Also, being the kind of person I am and KNOWING that everyone MIGHT end up being completely pi$$ed at me, I'd let the cat out of the bag, anyway! I most certainly would!

For those who are saying, "Just stay out of it.", I have this to say...If it was me, who was being cheated on by one of my friends, and the OTHER friend knew about it, but didn't say anything, I'd never....and i mean EVER talk to either one of them again. Once the truth came out, especially if I found out that the deceit and deception had been going on (with my husband and BOTH friends), for a long time, I would have a damn hard time ever trusting anyone again.

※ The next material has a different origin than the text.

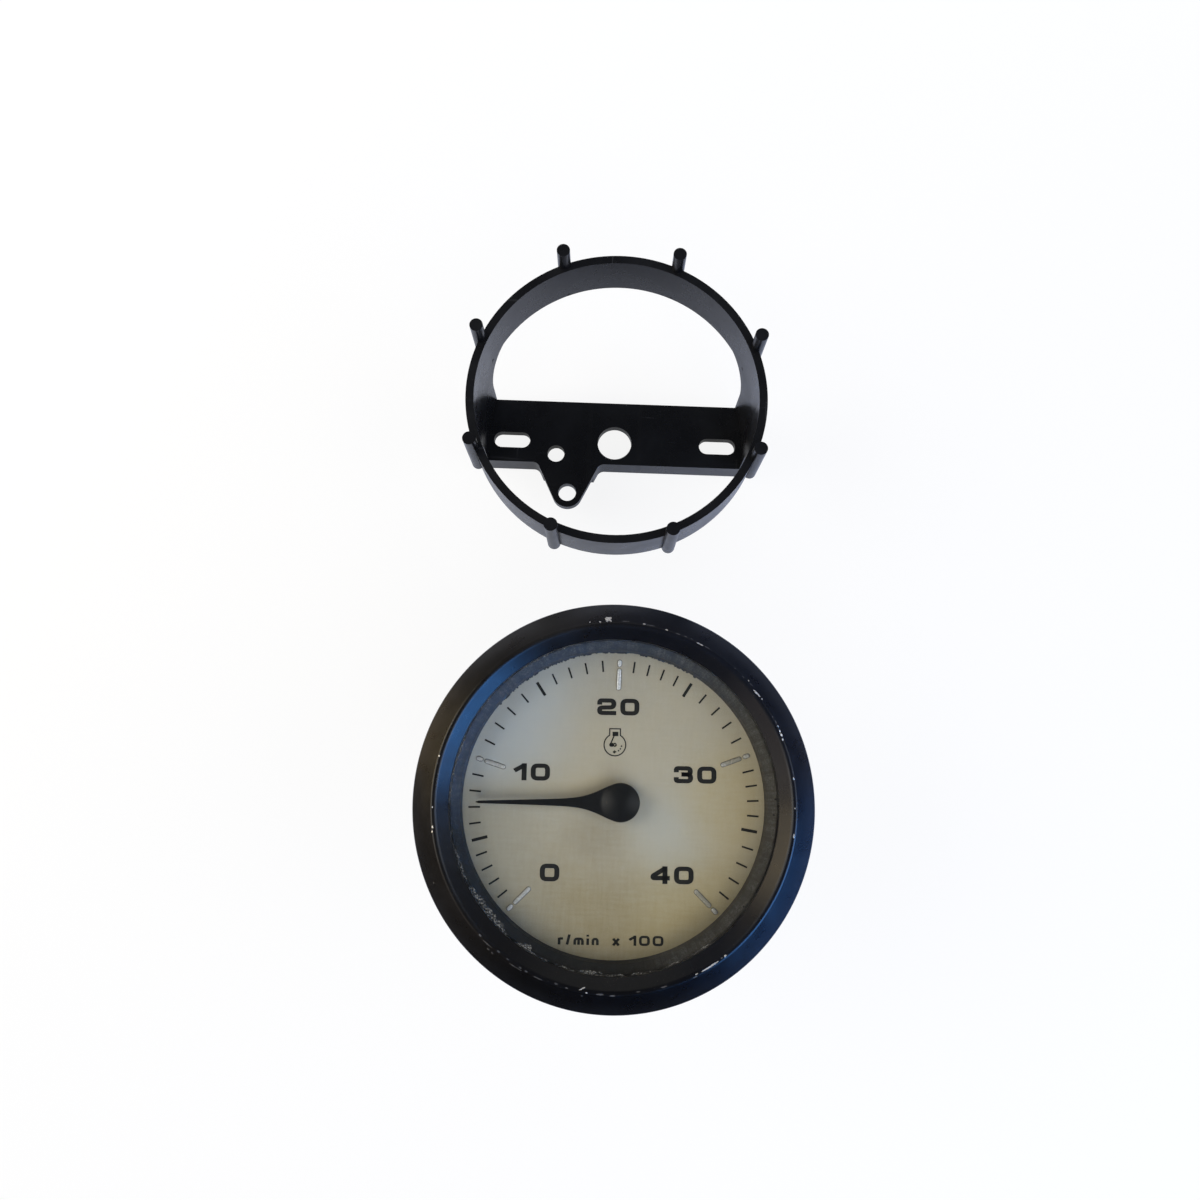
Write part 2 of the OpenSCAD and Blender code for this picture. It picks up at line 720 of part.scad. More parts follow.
// Two flat blades for the lamp leads
module lamp_blades() {
    color("#c9a54c") on_gauge(0, lamp_y) for (s = [-1, 1])
        translate([s * 3 - 0.4, -2.4, 0]) cube([0.8, 4.8, blade_len - 0.6]);
}

// Wedge bulb in the socket
module lamp_bulb() {
    bulb_top = board_z - 1;
    color("#eef3f2", 0.6) on_gauge(0, lamp_y) union() {
        translate([0, 0, floor_z - 1]) cylinder(d = glass_d, h = bulb_top - floor_z + 1 - glass_d / 2, $fn = 48);
        translate([0, 0, bulb_top - glass_d / 2]) sphere(d = glass_d, $fn = 48);
    }
}

// Headed studs through the case back
module mounting_studs() {
    color("#b9bcc0") on_gauge() for (s = [-1, 1]) translate([s * stud_x, 0, 0]) union() {
        cylinder(d = stud_d, h = back_z - washer_t - nut_t);
        cylinder(d = stud_d - thread_cut, h = floor_z + eps);
        translate([0, 0, floor_z]) rotate(30) cylinder(d = nut_af / cos(30), h = head_t, $fn = 6);
    }
}

// Nuts kept on the mounting studs
module mounting_nuts() {
    color("#b9bcc0") on_gauge() for (s = [-1, 1])
        translate([s * stud_x, 0, back_z - washer_t - nut_t]) mirror([0, 0, 1])
            translate([0, 0, -nut_t]) rotate(30) nut(nut_af, nut_t, stud_d - thread_cut + 2 * nut_gap);
}

// Split lock washers under the mounting nuts
module lock_washers() {
    color("#8f9397") on_gauge() for (s = [-1, 1])
        translate([s * stud_x, 0, back_z - washer_t]) difference() {
            cylinder(d = nut_af * 0.96, h = washer_t);
            translate([0, 0, -1]) cylinder(d = stud_d + 2 * hole_gap, h = washer_t + 2);
            translate([stud_d / 2 - 0.5, -0.3, -1]) cube([nut_af, 0.6, washer_t + 2]);
        }
}

// Headed terminal studs for the three wires
module terminal_studs() {
    color("#c2a45a") on_gauge() for (t = terminals) translate([t[0], t[1], 0]) union() {
        cylinder(d = term_d, h = back_z - ins_t - term_nut_t);
        cylinder(d = term_d - thread_cut, h = floor_z + eps);
        translate([0, 0, floor_z]) cylinder(d = term_af / cos(30), h = head_t, $fn = 6);
    }
}

// Insulating washers between the case back and the terminal nuts
module terminal_insulators() {
    color("#7a3326") on_gauge() for (t = terminals) translate([t[0], t[1], back_z - ins_t]) difference() {
        cylinder(d = term_af * 1.1, h = ins_t);
        translate([0, 0, -1]) cylinder(d = term_d + 2 * hole_gap, h = ins_t + 2);
    }
}

// Nuts on the terminal studs
module terminal_nuts() {
    color("#c2a45a") on_gauge() for (t = terminals)
        translate([t[0], t[1], back_z - ins_t - term_nut_t]) mirror([0, 0, 1])
            translate([0, 0, -term_nut_t]) nut(term_af, term_nut_t, term_d - thread_cut + 2 * nut_gap);
}

// Brass straps from the stud heads up to the board
module terminal_straps() {
    strap_z = floor_z + head_t;
    color("#c2a45a") on_gauge() for (t = terminals) translate([t[0], t[1], strap_z]) union() {
        translate([-strap_w / 2, -3, 0]) cube([strap_w, 6, strap_t]);
        translate([-strap_w / 2, -3, 0]) cube([strap_w, strap_t, board_z - strap_z]);
    }
}

// Side view of a bracket leg in Y and Z, with its flared corners under the ring
module leg_profile() {
    translate([-bar_low, 0]) square([bar_low + bar_top, ring_z + eps]);
    for (m = [[bar_top, 0], [-bar_low, 1]]) translate([m[0], ring_z]) mirror([m[1], 0]) difference() {
        translate([-eps, -leg_fillet]) square([leg_fillet + eps, leg_fillet + eps]);
        translate([leg_fillet, -leg_fillet]) circle(r = leg_fillet);
    }
}

// Plan of the bar with its ear, tangent sides down to the rounded end
module bar_plan() {
    offset(r = -ear_fillet, $fn = 32) offset(r = ear_fillet, $fn = 32) {
        translate([-ring_or, -bar_low]) square([2 * ring_or, bar_low + bar_top]);
        hull() {
            translate([-term_x, -term_y]) circle(r = ear_r, $fn = 48);
            translate([-term_x - ear_w / 2, -bar_low - 1]) square([ear_w, 1]);
        }
    }
}

// Plan of the walls behind the bar, which step out round the root of the ear
module wall_plan() {
    difference() {
        intersection() {
            bar_plan();
            translate([-ring_or, -ear_wall_y]) square([2 * ring_or, ear_wall_y + bar_top]);
        }
        offset(delta = -rib_t) intersection() {
            bar_plan();
            translate([-2 * ring_or, -ear_wall_y]) square([4 * ring_or, ear_wall_y + bar_top]);
        }
    }
    for (s = [-1, 1]) translate([s * rib_x - rib_t / 2, -bar_low]) square([rib_t, bar_low + bar_top]);
}

// Moulded bracket: ring, two legs, ribbed bar with slots and ear, eight pegs
module bracket() {
    color("#101114") translate([pair_shift, bracket_y, 0]) difference() {
        union() {
            translate([0, 0, ring_z]) band(ring_ir, ring_or, ring_h);
            intersection() {
                band(ring_ir + leg_relief, ring_or, ring_z + eps);
                translate([-ring_or - 1, 0, 0]) rotate([90, 0, 90])
                    linear_extrude(2 * ring_or + 2) leg_profile();
            }
            intersection() {
                cylinder(r = ring_ir + leg_relief + eps, h = bar_h, $fn = 128);
                union() {
                    translate([0, 0, bar_h - web_t]) linear_extrude(web_t) bar_plan();
                    linear_extrude(bar_h) wall_plan();
                }
            }
            for (k = [0:7]) rotate(22.5 + 45 * k) translate([peg_r, 0, ring_z])
                cylinder(d = peg_d, h = peg_z - ring_z, $fn = 32);
        }
        for (s = [-1, 1]) translate([s * stud_x, 0, -1]) {
            for (e = [-1, 1]) translate([e * (slot_len / 2 - slot_r), 0, 0])
                cylinder(r = slot_r, h = bar_h + 2, $fn = 48);
            translate([-slot_len / 2 + slot_r, -slot_r, 0]) cube([slot_len - slot_w, slot_w, bar_h + 2]);
        }
        translate([0, 0, -1]) cylinder(d = centre_hole_d, h = bar_h + 2);
        translate([-trim_x, -trim_y, -1]) cylinder(d = small_hole_d, h = bar_h + 2, $fn = 48);
        translate([-term_x, -term_y, -1]) cylinder(d = ear_hole_d, h = bar_h + 2, $fn = 48);
    }
}

case();
bezel();
lens();
lens_gasket();
panel_gasket();
mask_ring();
dial();
index_marks();
light_box();
pointer();
pointer_bush();
pointer_spindle();
rotor_magnet();
former_lower();
former_upper();
coil_sine();
coil_cosine();
shield_can();
circuit_board();
board_screws();
driver_chip();
capacitors();
resistors();
selector_switch();
selector_shaft();
trimmer_body();
trimmer_rotor();
lamp_socket();
lamp_blades();
lamp_bulb();
mounting_studs();
mounting_nuts();
lock_washers();
terminal_studs();
terminal_insulators();
terminal_nuts();
terminal_straps();
bracket();
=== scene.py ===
"""Looks of a four inch marine tachometer and its mounting bracket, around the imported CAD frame."""
import random
from math import atan2, cos, degrees, exp, hypot, pi, radians, sin, sqrt, tau

import bmesh
import bpy
from mathutils import Matrix, Vector


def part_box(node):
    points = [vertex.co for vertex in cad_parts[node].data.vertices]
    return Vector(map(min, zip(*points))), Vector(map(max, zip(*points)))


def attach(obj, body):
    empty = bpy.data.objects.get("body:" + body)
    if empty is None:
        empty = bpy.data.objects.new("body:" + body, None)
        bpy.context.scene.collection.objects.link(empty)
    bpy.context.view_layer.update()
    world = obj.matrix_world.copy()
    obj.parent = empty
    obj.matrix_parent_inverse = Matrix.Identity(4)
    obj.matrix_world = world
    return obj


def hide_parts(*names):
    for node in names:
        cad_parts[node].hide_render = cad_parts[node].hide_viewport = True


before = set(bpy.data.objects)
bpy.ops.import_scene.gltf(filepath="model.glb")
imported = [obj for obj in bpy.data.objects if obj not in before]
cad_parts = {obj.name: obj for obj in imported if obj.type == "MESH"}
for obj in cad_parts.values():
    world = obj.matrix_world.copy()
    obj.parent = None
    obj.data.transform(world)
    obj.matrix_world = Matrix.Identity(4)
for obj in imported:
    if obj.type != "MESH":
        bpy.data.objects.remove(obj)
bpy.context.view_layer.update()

MM = 0.001
scene = bpy.context.scene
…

If you let her know what's going on, at least she'll know that there's SOMEONE on this world she can trust! Good grief, how would YOU feel if you were in the same situation! Damn, someone's gonna be hurt here. Exactly who are you trying to protect here, by keeping your mouth shut? You. That's who! You're not protecting the friend whose being cheated on. You're protecting a pair of friggin' cheaters. Do you really want a friend who would cheat with her friend's husband? After all, once she's done with him....you could end up with a man and she could cheat with him? I say blow the whistle and save yourself while you can...if it's not already too late!
All of this 100% on and exactly how I would feel and handle it. I have been in her position before, both actually and come to think of it it's kinda sad that I have been on both sides of this situation.
I had gotten my boyfriend a job at my work and a couple months later he had started hooking up with one of the other waitresses. Let's just say all the kitchen staff and other waitresses knew about it. I hated that everyone knew and didn't tell me (because it wasn't any of there business) so I can't imagine what it would be like if a friend knew and didn't tell me. I'd not be friends with her/him anymore.
A few years later I became mutual friends with a married couple (Through a different boyfriend) the guys go on deployment and she meets someone. Her "boyfriend" then had an interest in getting to know me, talk to me, take me out etc..I told him to F' off. I proceed to tell her about it and she thought I was stealing her "boyfriend"...when she was married to her husband. Because of what I went though in the past, l contemplated whether I should say anything at all. After all I would want to know if I was being cheated on. So I told my boyfriend about what I knew, which got back to the husband. In the end, we are no longer friends, but I'm glad I still said something. To my knowledge she and her husband are still together.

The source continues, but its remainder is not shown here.